Читайте также: Как ИИ влияет на кино и чего ждать в будущем
За последний год Дракула неожиданно стал самой востребованной фигурой в мировом кино. Вурдалака уже в третий раз за последние несколько месяцев вытаскивают из гроба: сначала Роберт Эггерс с «Носферату», потом Люк Бессон с «Дракулой», теперь и Жуде. Впрочем, румынский режиссёр подходит к вынужденному национальному достоянию с совершенно неожиданной профанной стороны и, несмотря на сбитый пафос, таким образом совершает акт культурного возвращения: его Дракула — не метафора и не символ подавленного эротизма и хрупкий поп-культурный идол, а прямой продукт своей земли.
Сам проект иронично вырос из анекдота: когда-то давно, предлагая зарубежным продюсерам идею потенциального фильма, Жуде не смог их заинтересовать. Тогда он почти в шутку предложил снять картину о великом вампире, и — о чудо! — это вызвало у продюсеров интерес. В итоге постановщик будто бы из вредности решил изъять миф, превращённый Голливудом в экспортный товар, и очистить его от шелухи чужих трактовок и смыслов.

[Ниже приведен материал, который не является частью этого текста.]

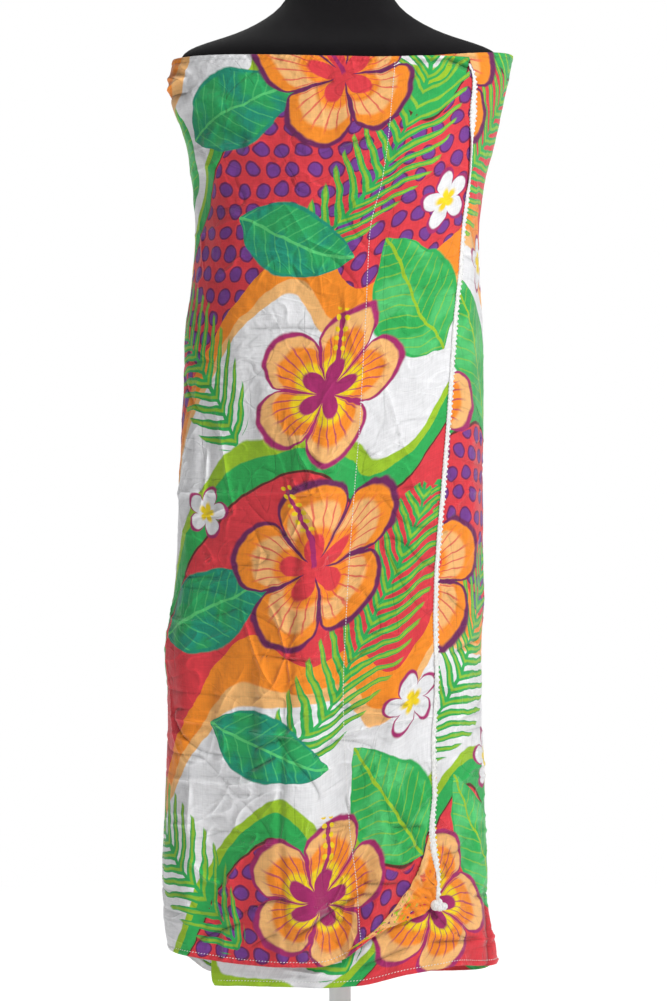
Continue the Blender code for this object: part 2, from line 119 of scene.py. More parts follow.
# Floor, which fades into the studio's white away from the object
FLOOR_SIZE = 40.0
FLOOR_DROP = 0.0005
FADE_START = 1.1
FADE_END = 2.4
WORLD_LIGHT = 0.09

# Camera: level, at half of the garment's height
CAMERA_PLACE = (-0.0074, -3.2, 0.757)
CAMERA_LENS = 100.5

# Sections of the wound cloth, in metres: its reach to each side of the axis at each height
Section = namedtuple("Section", "height left right squareness")
CLOTH_SECTIONS = [Section(*row) for row in (
    (0.195, 0.1905, 0.1830, 2.45), (0.230, 0.1915, 0.1815, 2.45), (0.290, 0.1998, 0.1712, 2.40),
    (0.377, 0.2003, 0.1665, 2.35), (0.465, 0.1978, 0.1655, 2.35), (0.530, 0.1950, 0.1641, 2.30),
    (0.590, 0.1955, 0.1660, 2.30), (0.640, 0.1890, 0.1678, 2.30), (0.690, 0.1860, 0.1679, 2.30),
    (0.780, 0.1832, 0.1684, 2.30), (0.868, 0.1785, 0.1689, 2.25), (0.948, 0.1755, 0.1686, 2.25),
    (1.013, 0.1685, 0.1644, 2.25), (1.068, 0.1652, 0.1632, 2.25), (1.100, 0.1680, 0.1674, 2.25),
    (1.126, 0.1706, 0.1715, 2.25), (1.158, 0.1752, 0.1799, 2.30), (1.184, 0.1828, 0.1859, 2.35),
    (1.201, 0.1893, 0.1893, 2.35), (1.215, 0.1932, 0.1920, 2.40), (1.229, 0.1943, 0.1954, 2.40),
    (1.246, 0.1925, 0.1992, 2.40), (1.265, 0.1890, 0.2022, 2.40),
)]

# Heights of the hem and the top edge, round the wrap in degrees
Border = namedtuple("Border", "turn hem top")
WRAP_BORDERS = [Border(*row) for row in (
    (-58, 0.2155, 1.2430), (-50, 0.2170, 1.2440), (-30, 0.2174, 1.2450), (-12, 0.2168, 1.2455),
    (3, 0.2185, 1.2462), (14, 0.2202, 1.2470), (25, 0.2248, 1.2480), (37, 0.2312, 1.2502),
    (50, 0.2350, 1.2530), (60, 0.2375, 1.2564), (75, 0.2320, 1.2620), (92, 0.2270, 1.2640),
    (106, 0.2130, 1.2613), (120, 0.2065, 1.2580), (150, 0.2000, 1.2520), (180, 0.1965, 1.2500),
    (210, 0.1965, 1.2510), (235, 0.2010, 1.2535), (247, 0.2080, 1.2550), (255, 0.2250, 1.2562),
    (262, 0.2390, 1.2570), (275, 0.2500, 1.2575), (290, 0.2480, 1.2560), (300, 0.2445, 1.2548),
    (312, 0.2420, 1.2535), (335, 0.2415, 1.2515), (352, 0.2425, 1.2507), (364, 0.2530, 1.2505),
    (373, 0.2700, 1.2500), (384, 0.2870, 1.2500), (394, 0.2930, 1.2505), (402, 0.3060, 1.2515),
    (412, 0.3160, 1.2525),
)]

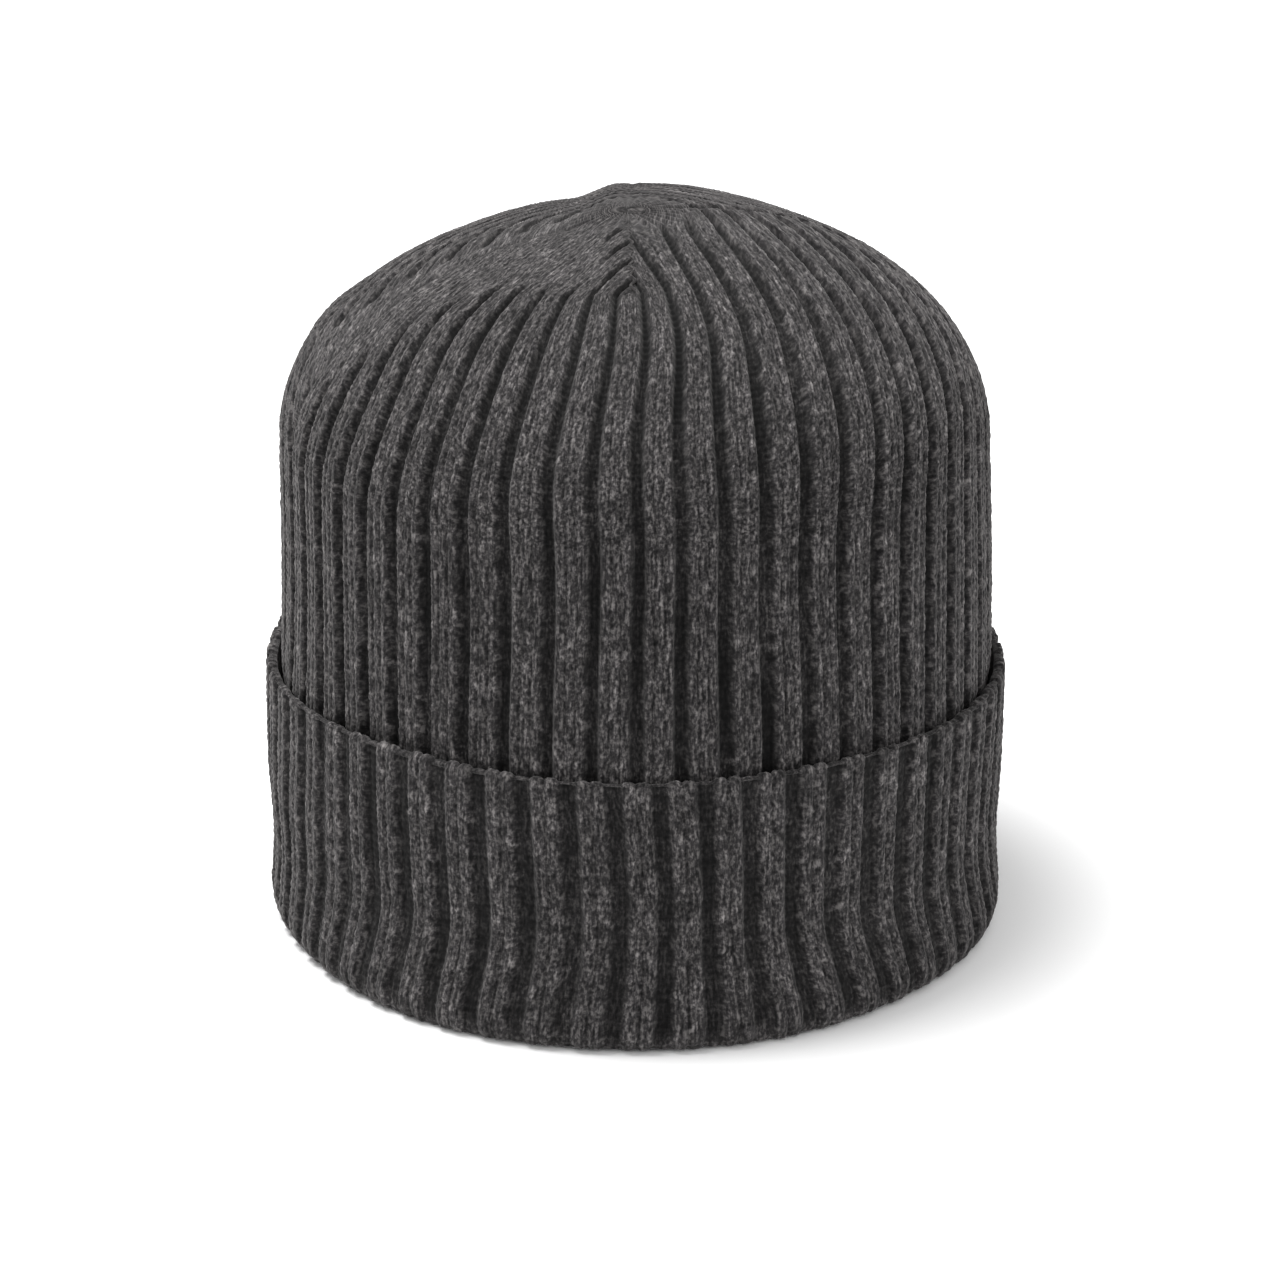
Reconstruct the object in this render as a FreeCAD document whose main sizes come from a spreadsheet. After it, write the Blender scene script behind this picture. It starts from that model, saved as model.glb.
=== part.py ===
"""Knit beanie with a turned-up cuff: oval body, four-gore crown, cuff and care label.

Origin: centre of the opening, on the surface that the beanie stands on.
+Z points up to the crown, -Y is the front, +Y the back with the closing seam.
"""

import FreeCAD, Part
import os

doc = FreeCAD.newDocument("knit_beanie")

# Driving dimensions: alias, millimetres, meaning.
DIMENSIONS = [
    ("body_half_width", "86", "outside of the body, centre to side"),
    ("body_half_depth", "98", "outside of the body, centre to front"),
    ("fabric", "3", "thickness of the rib fabric"),
    ("dome_base", "121", "height where the straight sides end"),
    ("dome_rise", "54", "height of the domed crown"),
    ("seam_turn", "20", "degrees that the side seams of the crown are turned, the left one forward"),
    ("cuff_height", "67", "height of the turned-up cuff"),
    ("cuff_gap", "0.4", "air between the body and the cuff"),
    ("cuff_fabric", "3.2", "thickness of the cuff layer"),
    ("fold_height", "6", "height of the roll where the fabric turns up"),
    ("fold_round", "2.6", "radius of the roll's lower outer corner"),
    ("edge_height", "4", "height of the knitted starting edge"),
    ("edge_swell", "0.4", "how far the starting edge stands proud"),
    ("edge_round", "1.2", "radius of the starting edge's top corners"),
    ("seam_width", "2.4", "width of a linked seam"),
    ("tack_radius", "4", "radius of the gathered point at the top"),
    ("tack_proud", "1.2", "how far the gathered point stands up"),
    ("tack_round", "1", "radius of its top corner"),
    ("label_width", "22", "width of the care label"),
    ("label_drop", "34", "length of the care label below its stitching"),
    ("label_tape", "0.8", "thickness of the folded label tape"),
    ("label_top", "108", "height of the label's stitched edge"),
    ("label_gap", "1.3", "air behind the middle of the label"),
    ("stitch_gap", "0.6", "slack of the tape between the label and its stitching"),
    ("stitch_band", "3", "height of the sewn band above the label"),
]

sheet = doc.addObject("Spreadsheet::Sheet", "Dimensions")
for row, (alias, value, meaning) in enumerate(DIMENSIONS, start=1):
    sheet.set(f"A{row}", alias)
    sheet.set(f"B{row}", value)
    sheet.set(f"C{row}", meaning)
    sheet.setAlias(f"B{row}", alias)
doc.recompute()

UPRIGHT = FreeCAD.Vector(0, 0, 1)
QUARTER_TURN = FreeCAD.Rotation(UPRIGHT, 90)
# Millimetres within which an edge counts as lying at a height.
TOLERANCE = 0.01


def dim(formula):
    """An expression in which every alias is looked up in the sheet."""
    words = formula.split()
    aliases = {alias for alias, value, meaning in DIMENSIONS}
    return " ".join(f"Dimensions.{word}" if word in aliases else word for word in words)


def bind(thing, **formulas):
    """Bind properties to formulas of the driving dimensions."""
    for name, formula in formulas.items():
        thing.setExpression(name, dim(formula))


def put(thing, x="0", y="0", z="0"):
    """Bind the position of an object to formulas of the driving dimensions."""
    for axis, formula in (("x", x), ("y", y), ("z", z)):
        if formula != "0":
            thing.setExpression(f".Placement.Base.{axis}", dim(formula))


def box(name, length, width, height, x, y, z="0"):
    """A box with its low corner at x, y, z."""
    block = doc.addObject("Part::Box", name)
    bind(block, Length=length, Width=width, Height=height)
    put(block, x, y, z)
    return block


def cut(name, base, tool):
    result = doc.addObject("Part::Cut", name)
    result.Base = base
    result.Tool = tool
    return result


def common(name, base, tool):
    result = doc.addObject("Part::Common", name)
    result.Base = base
    result.Tool = tool
    return result


def oval_prism(name, outset, base, height):
    """An upright oval column, outset from the outside of the body."""
    oval = doc.addObject("Part::Ellipse", name + "_oval")
    bind(oval, MajorRadius=f"body_half_depth + {outset}", MinorRadius=f"body_half_width + {outset}")
    oval.Placement = FreeCAD.Placement(FreeCAD.Vector(0, 0, 0), QUARTER_TURN)
    put(oval, z=base)
    column = doc.addObject("Part::Extrusion", name)
    column.Base = oval
    column.DirMode = "Custom"
    column.Dir = FreeCAD.Vector(0, 0, 1)
    column.Solid = True
    bind(column, LengthFwd=height)
    return column


def oval_ring(name, outer, inner, base, height):
    """An upright oval ring between two outsets from the outside of the body."""
    outside = oval_prism(name + "_outside", outer, base, height)
    inside = oval_prism(name + "_inside", inner, base, height)
    return cut(name, outside, inside)


def half_ellipsoid(name, inset):
    """The upper half of an ellipsoid, inset from the outside of the crown."""
    dome = doc.addObject("Part::Ellipsoid", name)
    dome.Angle1 = 0
    dome.Angle2 = 90
    dome.Angle3 = 360
    bind(
        dome,
        Radius1=f"dome_rise - {inset}",
        Radius2=f"body_half_width - {inset}",
        Radius3=f"body_half_depth - {inset}",
    )
    put(dome, z="dome_base")
    return dome


def rounded(name, base, radius, picks):
    """Round the horizontal edges of base that picks accepts."""
    doc.recompute()
    result = doc.addObject("Part::Fillet", name)
    result.Base = base
    size = sheet.get(radius)
    chosen = [index for index, edge in enumerate(base.Shape.Edges, start=1) if picks(edge)]
    result.Edges = [(index, size, size) for index in chosen]
    return result


def seam_slot(name, base, height):
    """The space of the closing seam, through the wall at the middle of the back."""
    return box(name, "seam_width", "2 * body_half_depth", height, "0 - seam_width / 2", "0", base)


def split_at_seam(wall, seam_name, base, height):
    """Part a ring at the closing seam: the wall without the seam, and the seam."""
    slot = seam_slot(seam_name + "_slot", base, height)
    seam = common(seam_name, wall, slot)
    panel = cut(wall.Name + "_open", wall, slot)
    return panel, seam


def body_tube():
    """The straight lower part of the body, closed by a seam at the back."""
    wall = oval_ring("body_wall", "0", "-1 * fabric", "0", "dome_base")
    return split_at_seam(wall, "back_seam", "0", "dome_base")


def turned(thing, angle):
    """Turn an object about the upright axis by a formula in degrees."""
    thing.Placement.Rotation = FreeCAD.Rotation(UPRIGHT, 1)
    thing.setExpression(".Placement.Rotation.Angle", dim(angle))
    return thing


def sector(name, start, sweep):
    """A wedge of the crown, from one seam to the next, by angles from the +X axis."""
    wedge = doc.addObject("Part::Cylinder", name)
    bind(wedge, Radius="2 * body_half_depth", Height="dome_rise", Angle=sweep)
    put(wedge, z="dome_base")
    return turned(wedge, start)


def seam_strip(name, angle):
    """The upright slab that holds one seam, from the top outwards at an angle from the +X axis."""
    # The slab starts at the upright axis and is centred on it: a box turned about its own corner
    # is moved back by half its width.
    slab = doc.addObject("Part::Box", name)
    bind(slab, Length="body_half_depth", Width="seam_width", Height="dome_rise")
    half = "seam_width / 2"
    put(slab, f"{half} * sin( {angle} )", f"0 - {half} * cos( {angle} )", "dome_base")
    return turned(slab, angle)


def crown_pieces():
    """Four domed gores, the seams between them and the gathered point at the top."""
    shell = cut("dome_shell", half_ellipsoid("dome_outside", "0"), half_ellipsoid("dome_inside", "fabric"))
    eye = doc.addObject("Part::Cylinder", "tack_hole")
    bind(eye, Radius="tack_radius", Height="dome_rise")
    put(eye, z="dome_base + dome_rise / 2")
    crown = cut("crown_shell", shell, eye)

    seam_angles = {
        "crown_seam_front": "270 deg",
        "crown_seam_right": "seam_turn * 1 deg",
        "crown_seam_back": "90 deg",
        "crown_seam_left": "180 deg + seam_turn * 1 deg",
    }
    slabs = {name: seam_strip(name + "_slab", angle) for name, angle in seam_angles.items()}
    pieces = {name: common(name, crown, slab) for name, slab in slabs.items()}
    seams = doc.addObject("Part::MultiFuse", "seam_cross")
    seams.Shapes = list(slabs.values())
    panels = cut("crown_panels", crown, seams)

    wedges = {
        "crown_gore_front_right": ("270 deg", "90 deg + seam_turn * 1 deg"),
        "crown_gore_back_right": ("seam_turn * 1 deg", "90 deg - seam_turn * 1 deg"),
        "crown_gore_back_left": ("90 deg", "90 deg + seam_turn * 1 deg"),
        "crown_gore_front_left": ("180 deg + seam_turn * 1 deg", "90 deg - seam_turn * 1 deg"),
    }
    for name, (start, sweep) in wedges.items():
        pieces[name] = common(name, panels, sector(name + "_wedge", start, sweep))
    return pieces


def crown_tack():
    """The stitches that gather the four gores at the top, as a rounded button."""
    stud = doc.addObject("Part::Cylinder", "tack_stud")
    bind(stud, Radius="tack_radius", Height="fabric + tack_proud")
    put(stud, z="dome_base + dome_rise - fabric")

    def is_top(edge):
        return edge.BoundBox.ZMin > stud.Shape.BoundBox.ZMax - TOLERANCE

    return rounded("tack_button", stud, "tack_round", is_top)


def cuff_layer():
    """The upright outer layer of the cuff, closed by a seam at the back."""
    height = "cuff_height - edge_height - fold_height"
    wall = oval_ring("cuff_wall", "cuff_gap + cuff_fabric", "cuff_gap", "fold_height", height)
    return split_at_seam(wall, "cuff_back_seam", "fold_height", height)


def cuff_fold():
    """The roll at the bottom, where the fabric turns up into the cuff."""
    roll = oval_ring("fold_ring", "cuff_gap + cuff_fabric", "cuff_gap", "0", "fold_height")
    middle_width = 2 * sheet.body_half_width + 2 * sheet.cuff_gap + sheet.cuff_fabric

    def is_lower_outer(edge):
        limits = edge.BoundBox
        return limits.ZMax < TOLERANCE and limits.XLength > middle_width

    return rounded("fold_roll", roll, "fold_round", is_lower_outer)


def cuff_edge():
    """The knitted starting edge along the top of the cuff."""
    base = "cuff_height - edge_height"
    swell = "cuff_gap + cuff_fabric + edge_swell"
    ring = oval_ring("edge_ring", swell, "cuff_gap", base, "edge_height")

    def is_top(edge):
        return edge.BoundBox.ZMin > sheet.cuff_height - TOLERANCE

    return rounded("edge_welt", ring, "edge_round", is_top)


def label_pieces():
    """The care label, hanging inside the back, and the band of stitches that holds it."""
    inner_wall = "body_half_depth - fabric"
    left = "0 - label_width / 2"
    tape_y = inner_wall + " - label_gap - label_tape"
    label_z = "label_top - label_drop"
    label = box("label_tape_loop", "label_width", "label_tape", "label_drop", left, tape_y, label_z)
    band_depth = "2 * label_tape + label_gap"
    sewn = box("label_band", "label_width", band_depth, "stitch_band", left, tape_y, "label_top + stitch_gap")
    inside = oval_prism("label_backing", "-1 * fabric", "label_top", "2 * stitch_band")
    return label, common("label_stitch_band", sewn, inside)


def name_piece(piece, label):
    piece.Label = label
    pieces[label] = piece


pieces = {}
body, back_seam = body_tube()
name_piece(body, "body_tube")
name_piece(back_seam, "back_seam")
for gore_name, gore in crown_pieces().items():
    name_piece(gore, gore_name)
name_piece(crown_tack(), "crown_tack")
cuff, cuff_seam = cuff_layer()
name_piece(cuff, "cuff_layer")
name_piece(cuff_seam, "cuff_back_seam")
name_piece(cuff_fold(), "cuff_fold")
name_piece(cuff_edge(), "cuff_edge")
care_label, stitches = label_pieces()
name_piece(care_label, "care_label")
name_piece(stitches, "label_stitches")

doc.recompute()

for thing in doc.Objects:
    if "Invalid" in thing.State or "Error" in thing.State:
        raise RuntimeError(f"{thing.Name} did not build: {thing.State}")
for label, piece in pieces.items():
    if piece.Shape.isNull() or not piece.Shape.isValid() or not piece.Shape.Solids:
        raise RuntimeError(f"{label} has no valid solid")

os.makedirs("parts", exist_ok=True)
for label, piece in pieces.items():
    piece.Shape.exportStep(f"parts/{label}.step")
    limits = piece.Shape.BoundBox
    print(f"{label}: {piece.Shape.Volume / 1000:.2f} cm3, z {limits.ZMin:.2f} to {limits.ZMax:.2f}")
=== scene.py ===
"""Looks of the rib-knit beanie: ribs, wales and stitches as real geometry, in melange yarn.

Lengths are in metres. The oval body is measured in ribs round it, from the middle of the front
towards +X, and in metres of fabric up it, which is the height as far as the dome's base.
"""

import math

import bpy
import numpy as np
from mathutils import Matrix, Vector


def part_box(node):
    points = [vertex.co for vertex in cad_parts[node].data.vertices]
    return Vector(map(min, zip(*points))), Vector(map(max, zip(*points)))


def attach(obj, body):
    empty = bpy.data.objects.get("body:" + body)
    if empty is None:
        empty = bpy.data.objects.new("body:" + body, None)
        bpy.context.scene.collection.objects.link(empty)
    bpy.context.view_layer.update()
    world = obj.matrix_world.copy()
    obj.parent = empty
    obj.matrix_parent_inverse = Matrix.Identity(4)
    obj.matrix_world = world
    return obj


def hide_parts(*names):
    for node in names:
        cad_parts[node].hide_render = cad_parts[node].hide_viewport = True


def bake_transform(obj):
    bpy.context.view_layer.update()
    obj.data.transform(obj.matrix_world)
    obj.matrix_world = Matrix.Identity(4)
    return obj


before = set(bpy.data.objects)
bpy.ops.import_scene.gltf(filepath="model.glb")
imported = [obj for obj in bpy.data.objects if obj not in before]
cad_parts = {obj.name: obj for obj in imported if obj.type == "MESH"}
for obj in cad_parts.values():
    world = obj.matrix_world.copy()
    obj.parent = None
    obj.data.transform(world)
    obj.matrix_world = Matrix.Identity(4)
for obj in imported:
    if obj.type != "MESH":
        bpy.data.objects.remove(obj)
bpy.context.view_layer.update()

MM = 0.001

# Sizes of the frame.
HALF_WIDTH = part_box("body_tube")[1].x
HALF_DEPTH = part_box("body_tube")[1].y
DOME_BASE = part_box("body_tube")[1].z
DOME_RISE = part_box("crown_gore_front_right")[1].z - DOME_BASE
CUFF_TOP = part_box("cuff_edge")[1].z
CUFF_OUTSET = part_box("cuff_layer")[1].x - HALF_WIDTH
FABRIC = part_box("back_seam")[1].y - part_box("back_seam")[0].y
DEPTH_RATIO = HALF_DEPTH / HALF_WIDTH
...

Форма фильма напрямую бьётся с этим замыслом. При работе Жуде вдохновлялся Боккаччо и Рабле, и действительно: перед зрителем разворачивается не единая история, а сборник баек, притч и анекдотов, связанных общим рассказчиком — фигурой ироничного наблюдателя, который ведёт нас через эпохи, жанры и стили. Если «Декамерон» Боккаччо был человеческой комедией, то здесь — комедия вампирическая: в большинстве своём спорные (да и в целом мерзкие) герои заняты низменными интересами, пошлость соседствует с кровью, и всё это неожиданно напоминает хронику постчеловеческого века, где границы между жизнью и нейросимуляцией давно стёрлись. Мир, созданный режиссёром, балансирует между документальной грубостью и театральным абсурдом, а сама структура картины будто бы насмехается над стремлением к порядку: каждая история высасывает соки из предыдущей.

Критики и сам Жуде сравнивают этот фильм с чудовищем Франкенштейна, поскольку он соткан из множества несовместимых кусков: в нём сталкиваются профанное и интеллектуальное, священное и бытовое, реальное и искусственное, а ренессансная форма сочетает метамодернистский подход с постгуманистскими методами. Искусственный интеллект в этом плане — не просто инструмент, а персонаж, страшный своей бесчувственной продуктивностью: он редактирует кадры, достраивает лица, нарочно в руках Жуде создавая эффект зловещей долины. В результате именно ИИ становится самым «монструозным» элементом — воплощением современной эстетики, напитавшейся готовыми образами и потерявшей душу. Очень, кстати, по-кровопийски.
Как и следует ожидать, при всей внешней гротескности «Дракула» — едва ли не самый трудный для восприятия фильм Жуде. Он лишён привычного реализма румынской «новой волны», но и до по-настоящему увлекательного зрелища недотягивает (в этом, впрочем, едкая ремарка постановщика по поводу страха индустрии перед ИИ-инструментами). Это, пожалуй, его наименее зрительская работа — и одновременно самый честный эксперимент. Даже в этой театрализованной вакханалии режиссёр не изменяет себе: под слоями фарса и цифрового безумия проступает всё тот же социальный нерв. История актёра, играющего Дракулу, пронзительна именно своей будничностью — сбежав из психиатрической больницы, он вынужден играть монстра, потому что другого выхода у него нет. В этом, кажется, и кроется главный ужас фильма: в мире, где каждый вынужден продавать свою кровь, искусство становится последним убежищем выживших.